Catherine Wihtol de Wenden : Une cartographie des réinstallations avait été diffusée récemment. Un certain nombre sont effectivement allés à Calais (surtout des jeunes, des hommes, avec l'espoir de traverser la Manche). Mais les familles ont parfois été convaincues de rester et de se réinstaller sur tout le territoire français, ce qui est la règle selon Dublin II ("One stop, one shop"). Tout un plan de réinstallation des migrants a été mis en place par le ministère de l'Intérieur, en privilégiant des zones peu occupées où l'on dispose de plus de places pour les accueillir dans de meilleures conditions, surtout pour les familles. On peut citer ici l'Auvergne, le Massif central, le Sud-Ouest, la Normandie, la Bretagne, etc.

Que sait-on au juste, outre leur nationalité, de ces demandeurs d'asile en France (âge, activité pratiquée dans leur pays d'origine, durée de présence sur le territoire français…) ?

Catherine Withol de Wenden :C'est très variable selon les nationalités.
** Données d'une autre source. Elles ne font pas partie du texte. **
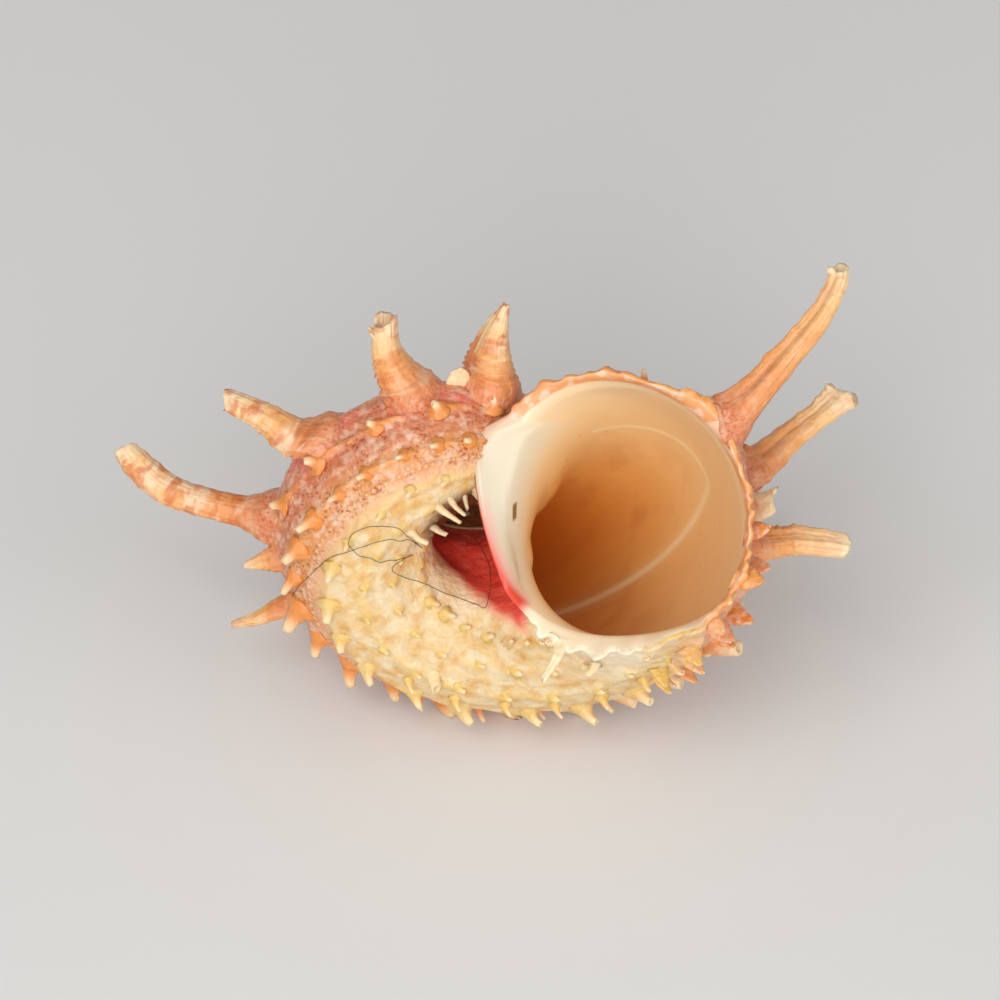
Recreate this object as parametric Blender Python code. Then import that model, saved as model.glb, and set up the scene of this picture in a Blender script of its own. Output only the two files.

Chez les Syriens, nous avons plutôt des familles, des gens un peu plus âgés qui viennent avec leurs enfants et parfois même leurs parents. Ce sont des petites classes moyennes, les plus fortunés étant déjà partis depuis longtemps aux États-Unis, en France ou dans d'autres pays européens. Ceux qui se sont retrouvés piégés dans les conflits actuels ne sont pas les plus pauvres (restés chez eux ou en Turquie), mais appartiennent plutôt à la petite classe moyenne bien scolarisée : commerçants, personnel administratif, métiers intermédiaires, etc.

Les Albanais trouvent souvent du travail dans le bâtiment ou l'agriculture et sont moins bien scolarisés.

Les Haïtiens, quant à eux, représentent plutôt une assez forte élite intellectuelle. Ce sont des gens qui ont un très bon bagage scolaire et parfois universitaire.

En ce qui concerne l'âge, on observe que les Syriens sont plus âgés que les Afghans par exemple, ces derniers ayant surtout le profil de jeunes garçons seuls qui traversent – parfois à pied – l'Europe dans une sorte d'odyssée moderne.